What you are asked to do → Reproduce the complete listing without any deviation.

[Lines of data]
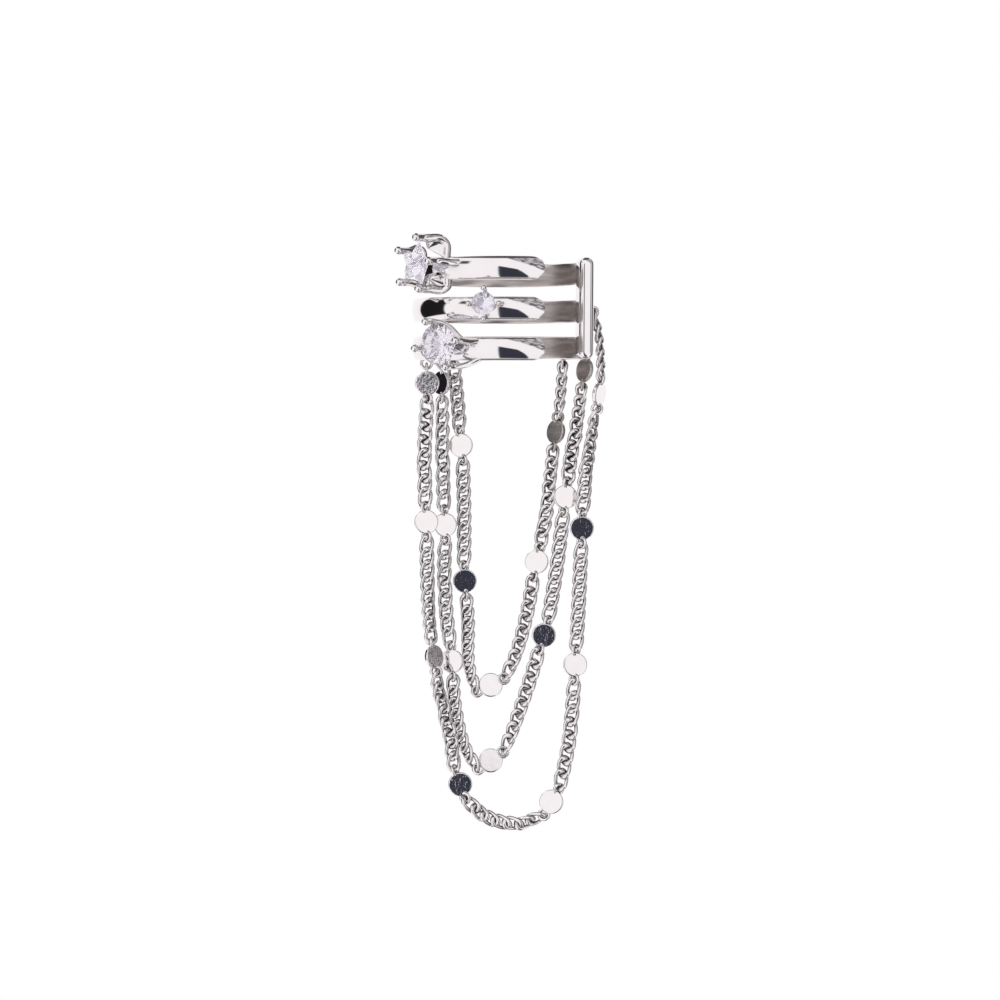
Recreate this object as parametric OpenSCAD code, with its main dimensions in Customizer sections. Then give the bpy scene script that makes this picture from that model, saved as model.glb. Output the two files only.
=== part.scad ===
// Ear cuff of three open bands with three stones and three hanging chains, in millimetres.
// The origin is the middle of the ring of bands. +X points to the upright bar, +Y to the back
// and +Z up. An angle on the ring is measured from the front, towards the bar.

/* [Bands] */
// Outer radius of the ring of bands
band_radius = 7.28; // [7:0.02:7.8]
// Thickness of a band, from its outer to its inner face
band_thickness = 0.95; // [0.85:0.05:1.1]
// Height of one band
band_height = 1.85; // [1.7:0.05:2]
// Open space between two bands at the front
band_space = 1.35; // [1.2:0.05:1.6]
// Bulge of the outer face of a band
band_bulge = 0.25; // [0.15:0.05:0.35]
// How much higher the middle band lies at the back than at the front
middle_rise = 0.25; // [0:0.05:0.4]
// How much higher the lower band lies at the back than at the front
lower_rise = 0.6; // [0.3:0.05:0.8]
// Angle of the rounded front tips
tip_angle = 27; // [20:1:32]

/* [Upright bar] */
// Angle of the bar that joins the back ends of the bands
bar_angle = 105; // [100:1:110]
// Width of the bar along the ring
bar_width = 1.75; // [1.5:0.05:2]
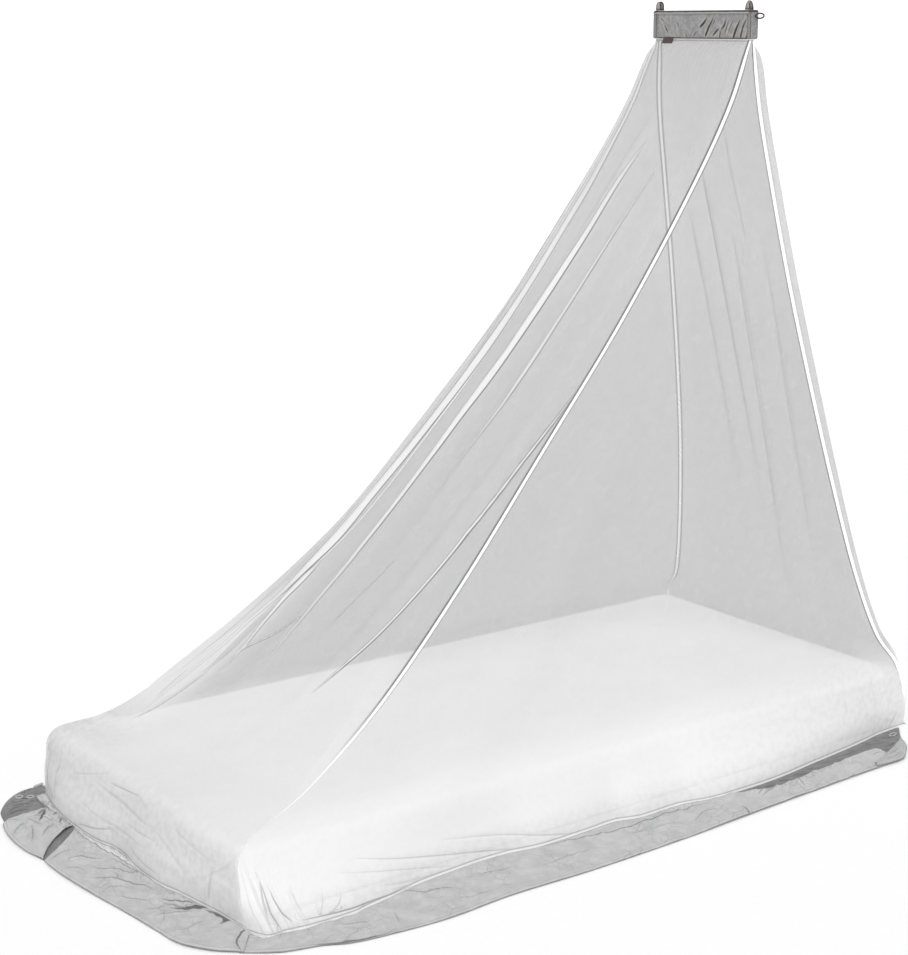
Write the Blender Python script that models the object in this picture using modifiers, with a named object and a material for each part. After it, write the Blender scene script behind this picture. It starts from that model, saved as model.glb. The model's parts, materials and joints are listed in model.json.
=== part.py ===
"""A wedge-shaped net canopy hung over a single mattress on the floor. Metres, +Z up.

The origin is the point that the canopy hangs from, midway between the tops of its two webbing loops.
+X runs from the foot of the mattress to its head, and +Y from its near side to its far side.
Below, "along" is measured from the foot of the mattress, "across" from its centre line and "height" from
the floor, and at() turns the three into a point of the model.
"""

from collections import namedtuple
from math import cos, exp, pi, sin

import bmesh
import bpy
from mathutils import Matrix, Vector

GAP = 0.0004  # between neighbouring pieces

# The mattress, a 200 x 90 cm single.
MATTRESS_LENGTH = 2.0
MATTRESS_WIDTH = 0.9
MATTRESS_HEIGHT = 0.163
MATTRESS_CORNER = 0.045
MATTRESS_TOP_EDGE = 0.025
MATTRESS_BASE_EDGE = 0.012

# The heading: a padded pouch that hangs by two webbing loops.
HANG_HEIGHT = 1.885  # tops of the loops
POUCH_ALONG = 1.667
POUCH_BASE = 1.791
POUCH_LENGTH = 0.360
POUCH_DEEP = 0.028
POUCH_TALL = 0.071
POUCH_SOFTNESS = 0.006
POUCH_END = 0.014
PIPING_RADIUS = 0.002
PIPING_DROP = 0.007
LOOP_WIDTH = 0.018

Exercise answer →
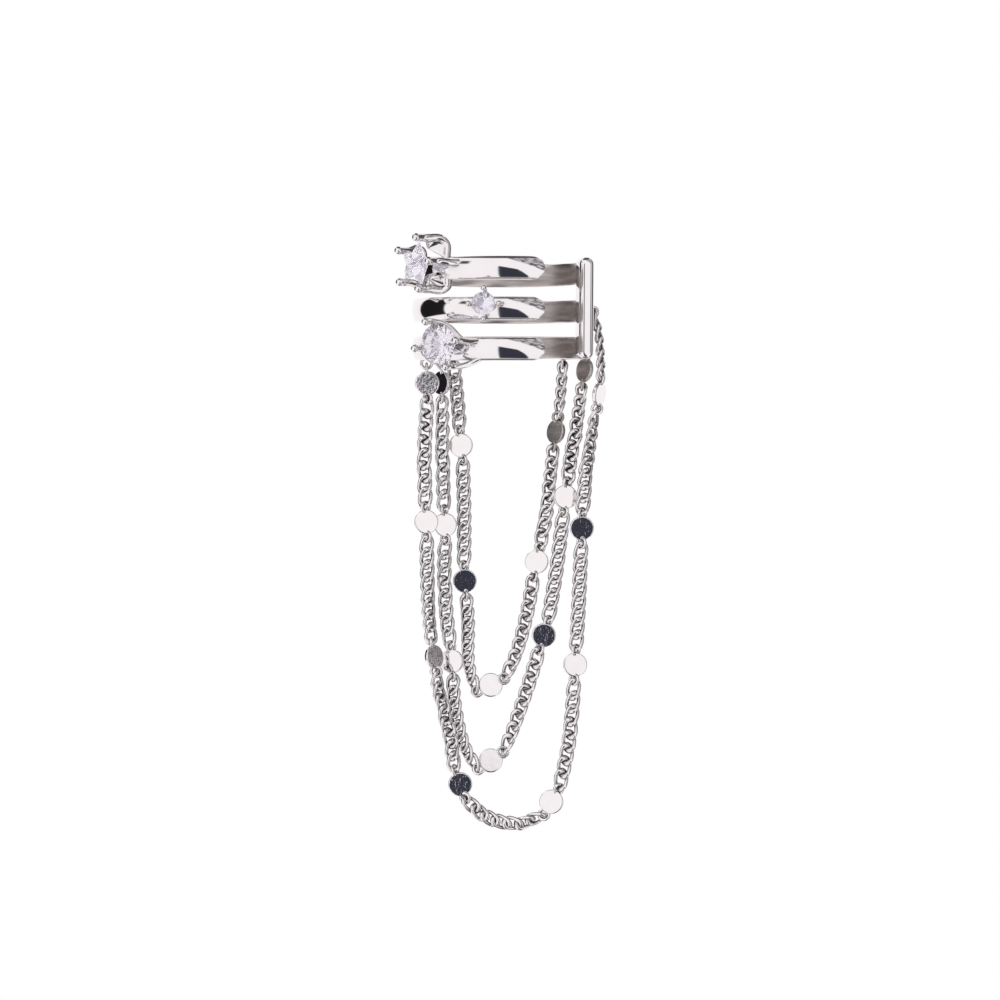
Recreate this object as parametric OpenSCAD code, with its main dimensions in Customizer sections. Then give the bpy scene script that makes this picture from that model, saved as model.glb. Output the two files only.
=== part.scad ===
// Ear cuff of three open bands with three stones and three hanging chains, in millimetres.
// The origin is the middle of the ring of bands. +X points to the upright bar, +Y to the back
// and +Z up. An angle on the ring is measured from the front, towards the bar.

/* [Bands] */
// Outer radius of the ring of bands
band_radius = 7.28; // [7:0.02:7.8]
// Thickness of a band, from its outer to its inner face
band_thickness = 0.95; // [0.85:0.05:1.1]
// Height of one band
band_height = 1.85; // [1.7:0.05:2]
// Open space between two bands at the front
band_space = 1.35; // [1.2:0.05:1.6]
// Bulge of the outer face of a band
band_bulge = 0.25; // [0.15:0.05:0.35]
// How much higher the middle band lies at the back than at the front
middle_rise = 0.25; // [0:0.05:0.4]
// How much higher the lower band lies at the back than at the front
lower_rise = 0.6; // [0.3:0.05:0.8]
// Angle of the rounded front tips
tip_angle = 27; // [20:1:32]

/* [Upright bar] */
// Angle of the bar that joins the back ends of the bands
bar_angle = 105; // [100:1:110]
// Width of the bar along the ring
bar_width = 1.75; // [1.5:0.05:2]
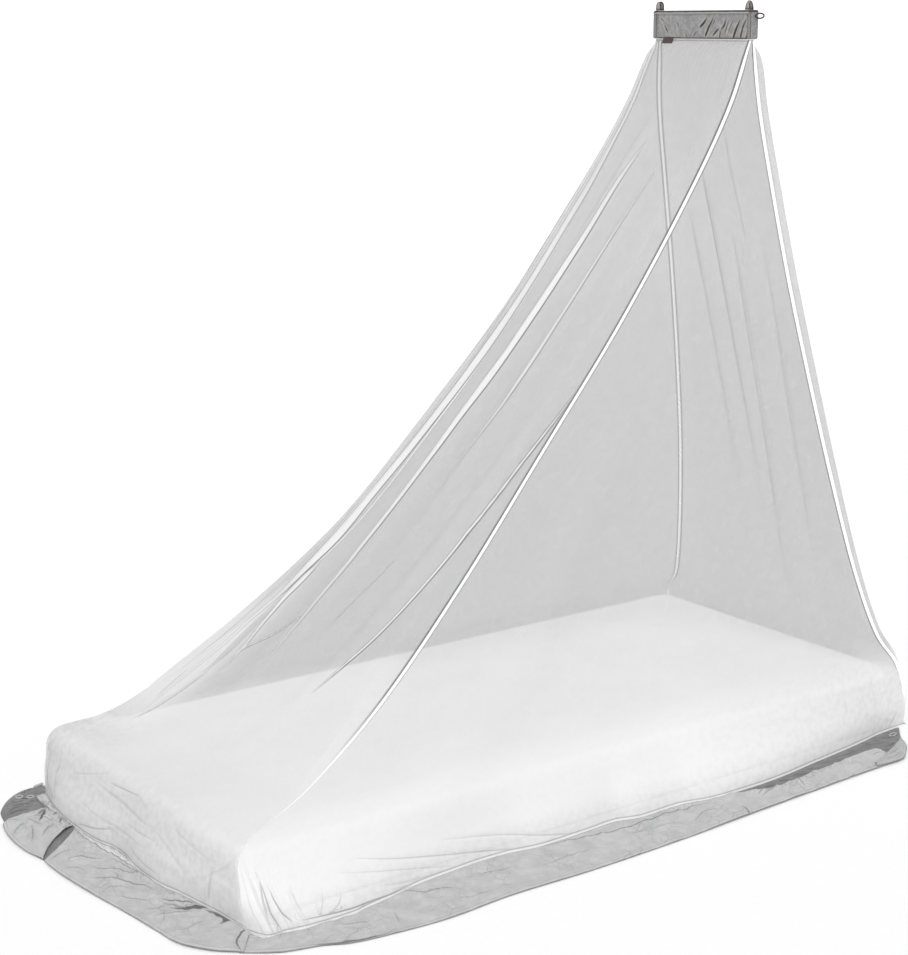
Write the Blender Python script that models the object in this picture using modifiers, with a named object and a material for each part. After it, write the Blender scene script behind this picture. It starts from that model, saved as model.glb. The model's parts, materials and joints are listed in model.json.
=== part.py ===
"""A wedge-shaped net canopy hung over a single mattress on the floor. Metres, +Z up.

The origin is the point that the canopy hangs from, midway between the tops of its two webbing loops.
+X runs from the foot of the mattress to its head, and +Y from its near side to its far side.
Below, "along" is measured from the foot of the mattress, "across" from its centre line and "height" from
the floor, and at() turns the three into a point of the model.
"""

from collections import namedtuple
from math import cos, exp, pi, sin

import bmesh
import bpy
from mathutils import Matrix, Vector

GAP = 0.0004  # between neighbouring pieces

# The mattress, a 200 x 90 cm single.
MATTRESS_LENGTH = 2.0
MATTRESS_WIDTH = 0.9
MATTRESS_HEIGHT = 0.163
MATTRESS_CORNER = 0.045
MATTRESS_TOP_EDGE = 0.025
MATTRESS_BASE_EDGE = 0.012

# The heading: a padded pouch that hangs by two webbing loops.
HANG_HEIGHT = 1.885  # tops of the loops
POUCH_ALONG = 1.667
POUCH_BASE = 1.791
POUCH_LENGTH = 0.360
POUCH_DEEP = 0.028
POUCH_TALL = 0.071
POUCH_SOFTNESS = 0.006
POUCH_END = 0.014
PIPING_RADIUS = 0.002
PIPING_DROP = 0.007
LOOP_WIDTH = 0.018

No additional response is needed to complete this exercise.